Antinous blames the impasse on Penelope, who, he says, seduces every suitor but will commit to none of them. He reminds the suitors of a ruse that she concocted to put off remarrying: Penelope maintained that she would choose a husband as soon as she finished weaving a burial shroud for her elderly father-in-law, Laertes. But each night, she carefully undid the knitting that she had completed during the day, so that the shroud would never be finished. If Penelope can make no decision, Antinous declares, then she should be sent back to Icarius so that he can choose a new husband for her. The dutiful Telemachus refuses to throw his mother out and calls upon the gods to punish the suitors. At that moment, a pair of eagles, locked in combat, appears overhead. The soothsayer Halitherses interprets their struggle as a portent of Odysseus’s imminent return and warns the suitors that they will face a massacre if they don’t leave. The suitors balk at such foolishness, and the meeting ends in deadlock.

As Telemachus is preparing for his trip to Pylos and Sparta, Athena visits him again, this time disguised as Mentor, another old friend of Odysseus. She encourages him and predicts that his journey will be fruitful. She then sets out to town and, assuming the disguise of Telemachus himself, collects a loyal crew to man his ship. Telemachus himself tells none of the household servants of his trip for fear that his departure will upset his mother. He tells only Eurycleia, his wise and aged nurse. She pleads with him not to take to the open sea as his father did, but he puts her fears to rest by saying that he knows that a god is at his side.

Analysis: Books 1–2

The Odyssey is an epic journey, but the word journey must be broadly understood. The epic focuses, of course, on Odysseus’s nostos (“return home” or “homeward voyage”), a journey whose details a Greek audience would already know because of their rich oral mythic tradition. But Odysseus’s return is not the only journey in The Odyssey, nor is it the one with which the story begins. After the opening passages, which explain Odysseus’s situation, the focus shifts to the predicament of Odysseus’s son, Telemachus. He finds himself coming of age in a household usurped by his mother’s suitors, and it is he who, with the support of Athena and the other gods, must step into the role of household master that his father left vacant nearly twenty years earlier. Thus, in addition to a physical journey to Pylos and Sparta to learn more about his father’s fate, Telemachus embarks upon a metaphorical journey into manhood to preserve his father’s estate.

Like Homer’s other epic, The Iliad, The Odyssey begins in medias res, or in the middle of things. Rather than open the story with the culmination of the Trojan War, Homer begins midway through Odysseus’s wanderings. This presentation of events out of chronological sequence achieves several different goals: it immediately engages the interest of an audience already familiar with the details of Odysseus’s journey; it provides narrative space for a long and evocative flashback later in the text (Books 912), in which Odysseus recounts his earlier travels; and it gives the story a satisfying unity when it ends where it began, at the house of Odysseus, in Book 24.

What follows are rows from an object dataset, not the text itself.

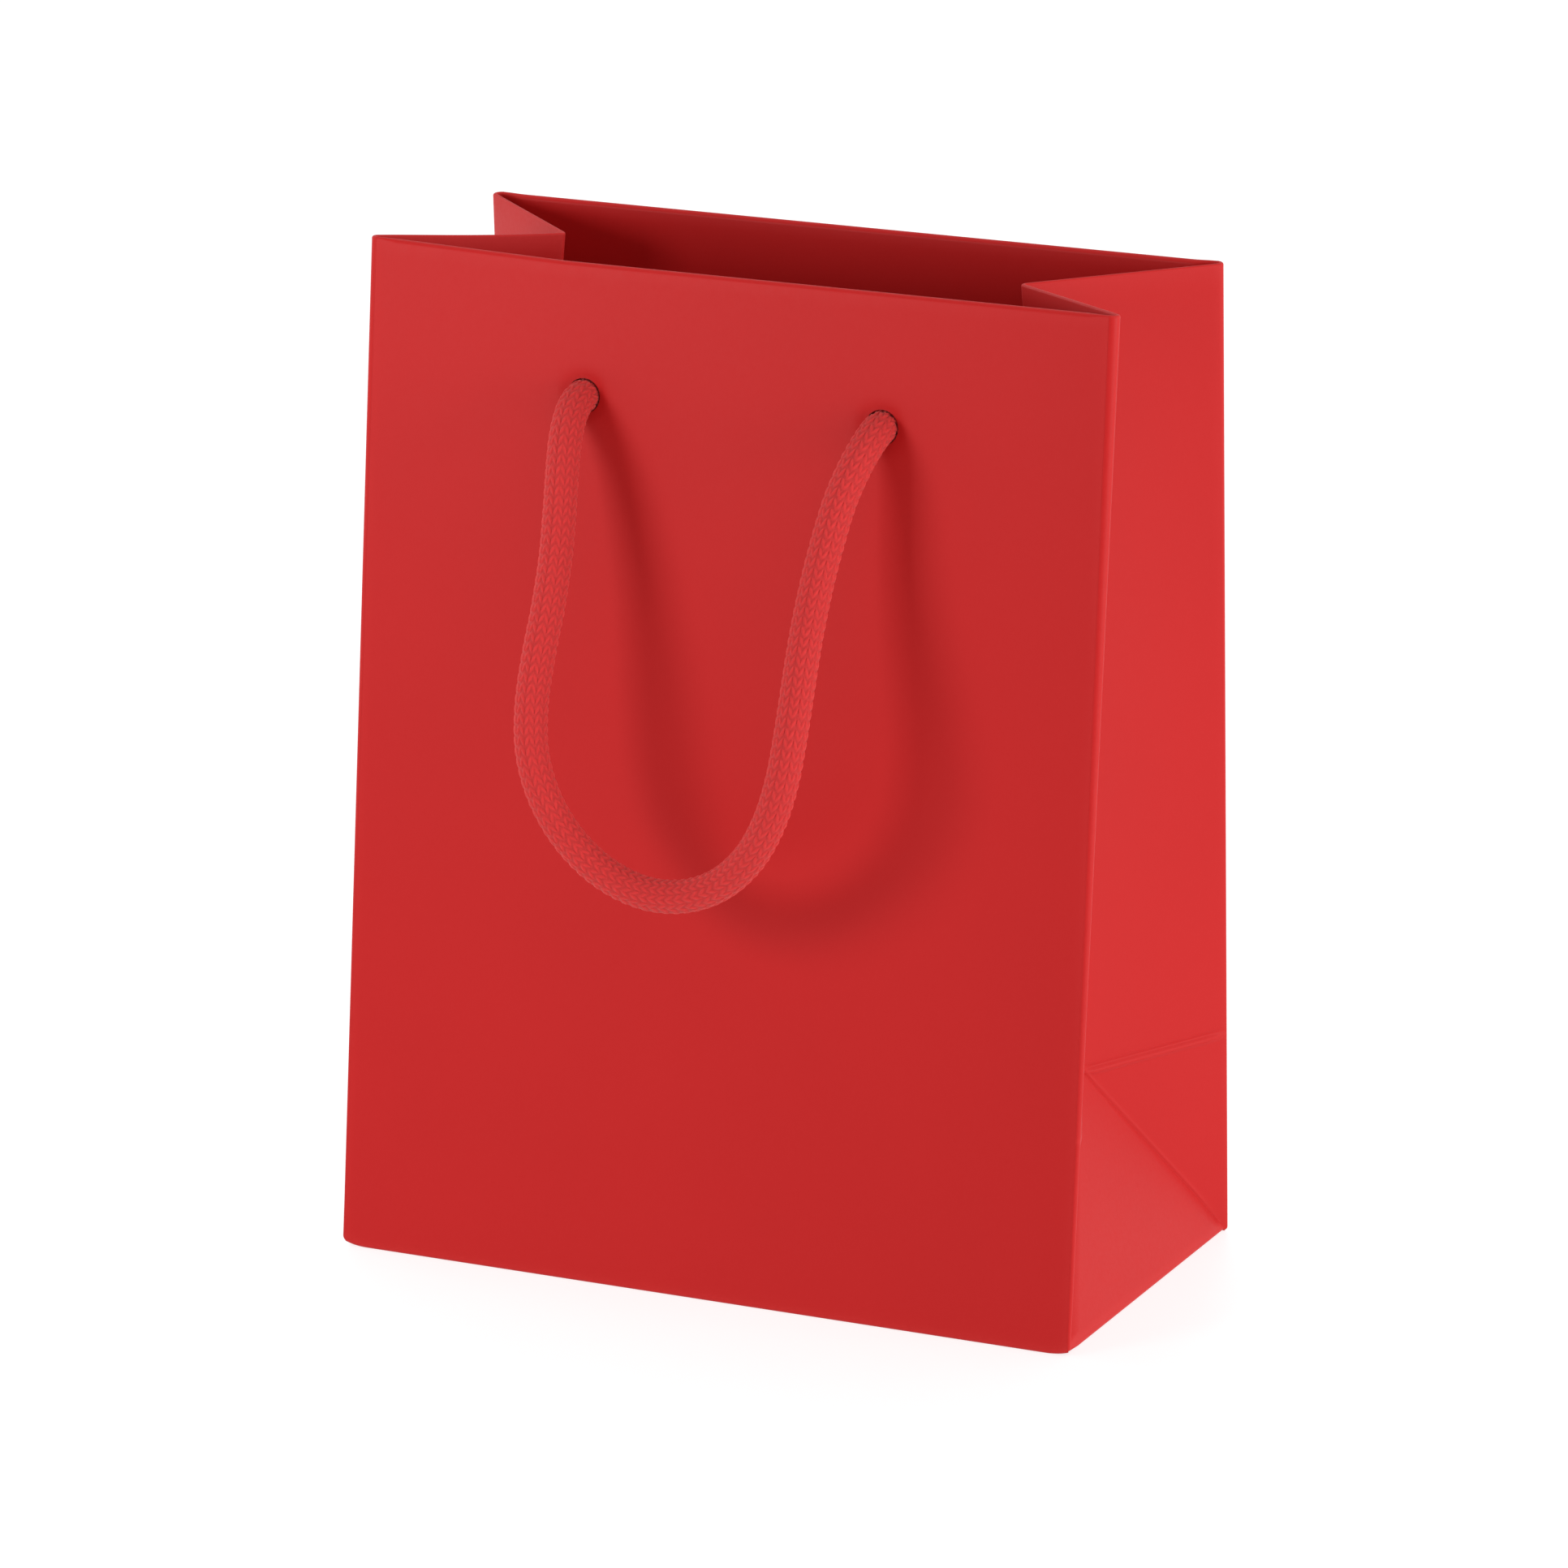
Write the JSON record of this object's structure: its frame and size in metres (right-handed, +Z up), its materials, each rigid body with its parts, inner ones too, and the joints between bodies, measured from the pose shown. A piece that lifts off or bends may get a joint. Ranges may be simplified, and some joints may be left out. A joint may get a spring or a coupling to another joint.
{
  "type": "paper gift bag",
  "caption": "Upright paper gift bag with folding side gussets, a flat satchel base, a turned-in rim and two braided rope handles.",
  "frame": {"origin": "middle of the underside, on the surface that the bag stands on", "axes": "+Z up, +X to the right as seen from the front, -Y out of the front panel"},
  "size_m": [0.18, 0.154, 0.2314],
  "materials": {
    "red_paper": "matt laminated",
    "grey_card": "plain grey board",
    "red_rope": "braided soft cord"
  },
  "bodies": {
    "base": {"base_flap_back": "red_paper", "base_flap_front": "red_paper", "base_flap_right": "red_paper", "base_flap_left": "red_paper", "base_board": "grey_card", "right_gusset_foot": "red_paper", "left_gusset_foot": "red_paper", "right_gusset_front_half": "red_paper", "right_gusset_front_foot": "red_paper", "right_gusset_front_hem": "red_paper", "left_gusset_front_half": "red_paper", "left_gusset_front_foot": "red_paper", "left_gusset_front_hem": "red_paper", "right_gusset_back_half": "red_paper", "right_gusset_back_foot": "red_paper", "right_gusset_back_hem": "red_paper", "left_gusset_back_half": "red_paper", "left_gusset_back_foot": "red_paper", "left_gusset_back_hem": "red_paper", "seam_tab": "red_paper"},
    "front_wall": {"front_panel": "red_paper", "front_rim_board": "grey_card", "front_hem": "red_paper", "front_left_knot": "red_rope", "front_right_knot": "red_rope"},
    "back_wall": {"back_panel": "red_paper", "back_rim_board": "grey_card", "back_hem": "red_paper", "back_left_knot": "red_rope", "back_right_knot": "red_rope"},
    "front_handle": {"front_rope_handle": "red_rope"},
    "back_handle": {"back_rope_handle": "red_rope"}
  },
  "joints": [
    {"name": "front_wall_fold", "type": "hinge", "parent": "base", "child": "front_wall", "pos_m": [0, -0.049, 0], "axis": [-1, 0, 0], "range_deg": [-4, 5.5], "stiffness_Nm_per_rad": 0.8, "deforming": ["right_gusset_front_half", "right_gusset_front_foot", "right_gusset_front_hem", "left_gusset_front_half", "left_gusset_front_foot", "left_gusset_front_hem"]},
    {"name": "back_wall_fold", "type": "hinge", "parent": "base", "child": "back_wall", "pos_m": [0, 0.049, 0], "axis": [1, 0, 0], "range_deg": [-4, 5.5], "stiffness_Nm_per_rad": 0.8, "deforming": ["right_gusset_back_half", "right_gusset_back_foot", "right_gusset_back_hem", "left_gusset_back_half", "left_gusset_back_foot", "left_gusset_back_hem", "seam_tab"]},
    {"name": "front_handle_swing", "type": "hinge", "parent": "front_wall", "child": "front_handle", "pos_m": [0, -0.044, 0.197], "axis": [-1, 0, 0], "range_deg": [0, 160], "deforming": ["front_rope_handle"]},
    {"name": "back_handle_swing", "type": "hinge", "parent": "back_wall", "child": "back_handle", "pos_m": [0, 0.044, 0.197], "axis": [1, 0, 0], "range_deg": [0, 160], "deforming": ["back_rope_handle"]}
  ],
  "couplings": [
    {"joint": "back_wall_fold", "follows": "front_wall_fold", "ratio": 1}
  ]
}
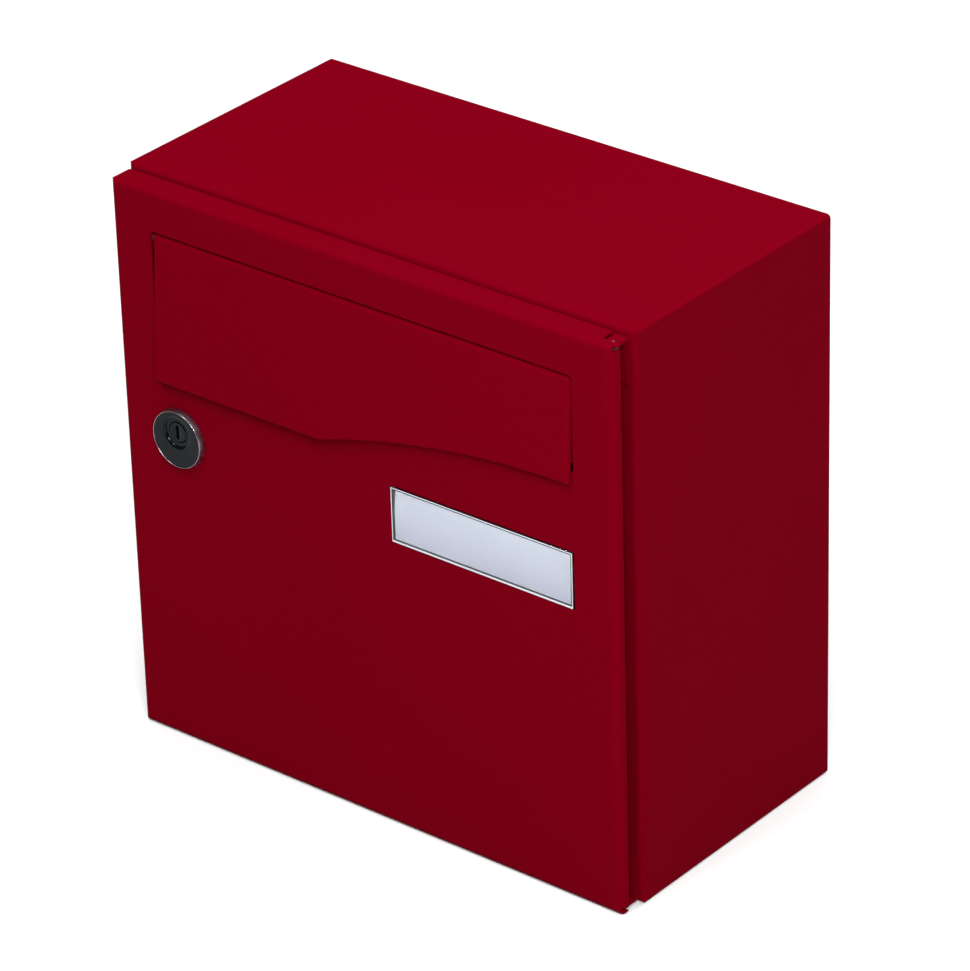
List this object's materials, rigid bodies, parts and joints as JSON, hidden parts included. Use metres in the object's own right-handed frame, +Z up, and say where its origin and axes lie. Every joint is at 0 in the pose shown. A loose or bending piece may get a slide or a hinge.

Most important, the in medias res opening infuses the foreground of the story with a sense of urgency. Were the narrative to begin with the happy victory over Troy and the beginning of Odysseus’s trip back to Greece (a journey the Greeks would have expected to be brief at the time), the story would start at a high point and gradually descend as Odysseus’s misfortunes increased. By commencing with a brief synopsis of Odysseus’s whereabouts and then focusing on Telemachus’s swift maturation, the narrator highlights the tension between Telemachus and the opportunistic suitors as it reaches a climax. Spurred on by the gods, Telemachus must confront the suitors to honor his father.

Telemachus has already begun his own psychological journey by the end of Book 1. Homer highlights his progress by showing how astounded the suitors are to be told so abruptly that they will have to leave the palace after the next day’s assembly. Indeed, calling the assembly is itself a sign of Telemachus’s awakening manhood, as Aegyptius notes at the beginning of Book 2. But even before his confrontation with the suitors, the confrontation between him and his mother reveals his new, surprisingly commanding outlook. When Penelope becomes upset at the bard’s song, Telemachus chooses not to console her but rather to scold her. His unsympathetic treatment of her and his stiff reminder that Odysseus was not the only one who perished are stereotypically masculine responses to tragedy that suit him to the demands of running his father’s household. He supplements these behavioral indications of manhood with the overt declaration, “I hold the reins of power in this house” (1.414).